# [Aim of the task]
Nothing should be output except the lines from the one containing "bolt = Rot(Y=rest_tilt()) * make_bolt()" through the one containing "obj.matrix_parent_inverse = Matrix.Identity(4)", both ends included, each repeated exactly.

---- Data block

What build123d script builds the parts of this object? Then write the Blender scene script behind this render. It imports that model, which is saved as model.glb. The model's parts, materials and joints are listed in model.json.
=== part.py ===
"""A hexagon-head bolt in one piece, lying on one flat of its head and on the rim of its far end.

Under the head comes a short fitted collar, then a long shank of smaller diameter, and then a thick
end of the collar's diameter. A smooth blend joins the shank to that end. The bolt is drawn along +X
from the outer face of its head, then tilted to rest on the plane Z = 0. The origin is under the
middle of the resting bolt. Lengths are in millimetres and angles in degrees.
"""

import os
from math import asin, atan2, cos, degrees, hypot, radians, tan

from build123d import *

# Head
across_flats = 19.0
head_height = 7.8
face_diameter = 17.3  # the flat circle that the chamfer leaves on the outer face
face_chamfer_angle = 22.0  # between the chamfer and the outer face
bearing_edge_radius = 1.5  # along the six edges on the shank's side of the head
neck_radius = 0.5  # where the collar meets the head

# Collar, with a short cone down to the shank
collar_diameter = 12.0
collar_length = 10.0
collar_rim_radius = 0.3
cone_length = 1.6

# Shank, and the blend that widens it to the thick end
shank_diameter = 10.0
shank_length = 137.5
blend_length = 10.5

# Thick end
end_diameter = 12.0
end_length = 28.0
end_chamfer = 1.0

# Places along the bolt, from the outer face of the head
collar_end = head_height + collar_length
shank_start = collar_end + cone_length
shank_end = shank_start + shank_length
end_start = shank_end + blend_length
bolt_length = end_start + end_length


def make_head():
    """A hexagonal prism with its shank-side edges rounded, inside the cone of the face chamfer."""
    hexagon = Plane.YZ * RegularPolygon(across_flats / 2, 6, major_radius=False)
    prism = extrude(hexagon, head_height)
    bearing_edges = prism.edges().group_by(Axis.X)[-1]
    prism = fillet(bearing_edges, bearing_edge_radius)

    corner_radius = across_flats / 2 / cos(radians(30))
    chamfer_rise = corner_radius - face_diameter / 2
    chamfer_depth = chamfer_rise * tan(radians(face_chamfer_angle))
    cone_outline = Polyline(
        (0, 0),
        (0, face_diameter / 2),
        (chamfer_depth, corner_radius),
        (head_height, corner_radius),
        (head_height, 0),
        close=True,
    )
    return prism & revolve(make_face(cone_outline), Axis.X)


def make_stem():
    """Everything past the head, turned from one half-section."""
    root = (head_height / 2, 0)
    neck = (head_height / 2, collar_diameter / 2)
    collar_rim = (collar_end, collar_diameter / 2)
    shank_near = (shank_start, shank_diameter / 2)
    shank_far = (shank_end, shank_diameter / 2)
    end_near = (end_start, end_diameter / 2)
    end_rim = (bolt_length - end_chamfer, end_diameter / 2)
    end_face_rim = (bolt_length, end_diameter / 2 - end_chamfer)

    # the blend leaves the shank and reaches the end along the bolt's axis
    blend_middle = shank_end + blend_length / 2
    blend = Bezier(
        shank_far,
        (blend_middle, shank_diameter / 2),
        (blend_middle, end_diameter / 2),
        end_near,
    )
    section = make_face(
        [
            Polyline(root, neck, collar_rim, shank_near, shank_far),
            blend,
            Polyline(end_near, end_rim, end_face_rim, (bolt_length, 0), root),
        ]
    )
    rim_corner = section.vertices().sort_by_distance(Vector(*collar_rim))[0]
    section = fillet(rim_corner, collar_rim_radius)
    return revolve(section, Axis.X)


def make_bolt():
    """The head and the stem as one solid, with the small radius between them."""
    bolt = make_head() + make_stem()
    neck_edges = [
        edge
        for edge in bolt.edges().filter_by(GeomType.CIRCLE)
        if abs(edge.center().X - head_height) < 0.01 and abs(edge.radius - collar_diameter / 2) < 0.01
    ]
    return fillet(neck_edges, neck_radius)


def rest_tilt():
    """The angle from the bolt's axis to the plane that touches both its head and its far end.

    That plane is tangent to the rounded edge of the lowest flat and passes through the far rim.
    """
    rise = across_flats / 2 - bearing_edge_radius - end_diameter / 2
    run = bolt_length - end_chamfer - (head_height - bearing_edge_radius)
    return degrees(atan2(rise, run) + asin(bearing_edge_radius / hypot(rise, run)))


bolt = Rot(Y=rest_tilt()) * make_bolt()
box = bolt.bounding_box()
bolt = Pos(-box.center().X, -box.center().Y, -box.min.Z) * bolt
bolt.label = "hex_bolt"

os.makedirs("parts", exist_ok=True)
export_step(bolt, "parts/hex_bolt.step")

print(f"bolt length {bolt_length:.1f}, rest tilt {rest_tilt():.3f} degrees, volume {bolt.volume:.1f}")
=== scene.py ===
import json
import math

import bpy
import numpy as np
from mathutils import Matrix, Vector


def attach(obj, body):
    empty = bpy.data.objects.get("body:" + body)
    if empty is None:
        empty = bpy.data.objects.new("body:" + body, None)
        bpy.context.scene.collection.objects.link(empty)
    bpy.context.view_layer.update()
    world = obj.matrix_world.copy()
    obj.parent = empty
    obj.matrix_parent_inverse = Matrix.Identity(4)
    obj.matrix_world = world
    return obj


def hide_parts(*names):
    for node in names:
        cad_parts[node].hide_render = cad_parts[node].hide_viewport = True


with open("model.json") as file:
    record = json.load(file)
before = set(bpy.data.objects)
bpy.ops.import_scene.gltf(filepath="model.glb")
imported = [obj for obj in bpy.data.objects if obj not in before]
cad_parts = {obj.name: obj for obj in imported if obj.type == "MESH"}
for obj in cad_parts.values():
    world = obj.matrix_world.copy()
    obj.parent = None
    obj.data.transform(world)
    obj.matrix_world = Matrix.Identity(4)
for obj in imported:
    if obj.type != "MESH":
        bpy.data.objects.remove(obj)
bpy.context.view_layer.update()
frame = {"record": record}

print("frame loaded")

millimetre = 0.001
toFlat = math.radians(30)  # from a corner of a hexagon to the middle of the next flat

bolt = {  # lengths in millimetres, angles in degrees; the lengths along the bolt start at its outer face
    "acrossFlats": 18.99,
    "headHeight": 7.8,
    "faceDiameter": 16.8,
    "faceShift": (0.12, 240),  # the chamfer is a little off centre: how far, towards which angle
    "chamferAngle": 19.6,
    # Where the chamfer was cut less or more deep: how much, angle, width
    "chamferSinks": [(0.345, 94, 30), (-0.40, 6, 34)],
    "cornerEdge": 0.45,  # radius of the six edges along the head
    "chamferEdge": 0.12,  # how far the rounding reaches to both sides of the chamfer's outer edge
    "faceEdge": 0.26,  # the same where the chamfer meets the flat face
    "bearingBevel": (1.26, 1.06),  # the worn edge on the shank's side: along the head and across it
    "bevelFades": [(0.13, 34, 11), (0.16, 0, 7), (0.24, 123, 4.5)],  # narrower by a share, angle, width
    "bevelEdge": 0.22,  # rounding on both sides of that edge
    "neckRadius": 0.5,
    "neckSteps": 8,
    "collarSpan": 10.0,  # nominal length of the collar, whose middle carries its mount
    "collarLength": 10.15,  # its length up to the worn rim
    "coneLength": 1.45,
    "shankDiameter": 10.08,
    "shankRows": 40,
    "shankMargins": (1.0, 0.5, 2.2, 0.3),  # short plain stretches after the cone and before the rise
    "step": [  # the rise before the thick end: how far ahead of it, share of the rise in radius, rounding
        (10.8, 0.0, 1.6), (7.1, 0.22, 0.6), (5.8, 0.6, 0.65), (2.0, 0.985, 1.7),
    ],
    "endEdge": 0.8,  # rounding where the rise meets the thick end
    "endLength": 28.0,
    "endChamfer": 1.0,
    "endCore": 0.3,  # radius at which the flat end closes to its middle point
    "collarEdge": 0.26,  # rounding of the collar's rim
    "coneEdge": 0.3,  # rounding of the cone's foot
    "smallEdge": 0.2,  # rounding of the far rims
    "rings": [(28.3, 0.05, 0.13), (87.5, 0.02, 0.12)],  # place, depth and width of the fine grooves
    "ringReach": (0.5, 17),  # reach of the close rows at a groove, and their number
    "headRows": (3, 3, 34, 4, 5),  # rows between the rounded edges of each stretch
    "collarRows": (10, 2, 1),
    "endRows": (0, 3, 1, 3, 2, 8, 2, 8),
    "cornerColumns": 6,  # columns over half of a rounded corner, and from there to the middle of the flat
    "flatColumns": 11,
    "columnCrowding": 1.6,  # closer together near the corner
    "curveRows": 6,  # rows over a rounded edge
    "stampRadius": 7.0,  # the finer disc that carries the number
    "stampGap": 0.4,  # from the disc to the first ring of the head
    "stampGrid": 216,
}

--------

# [Solution for this problem]
bolt = Rot(Y=rest_tilt()) * make_bolt()
box = bolt.bounding_box()
bolt = Pos(-box.center().X, -box.center().Y, -box.min.Z) * bolt
bolt.label = "hex_bolt"

os.makedirs("parts", exist_ok=True)
export_step(bolt, "parts/hex_bolt.step")

print(f"bolt length {bolt_length:.1f}, rest tilt {rest_tilt():.3f} degrees, volume {bolt.volume:.1f}")
=== scene.py ===
import json
import math

import bpy
import numpy as np
from mathutils import Matrix, Vector


def attach(obj, body):
    empty = bpy.data.objects.get("body:" + body)
    if empty is None:
        empty = bpy.data.objects.new("body:" + body, None)
        bpy.context.scene.collection.objects.link(empty)
    bpy.context.view_layer.update()
    world = obj.matrix_world.copy()
    obj.parent = empty
    obj.matrix_parent_inverse = Matrix.Identity(4)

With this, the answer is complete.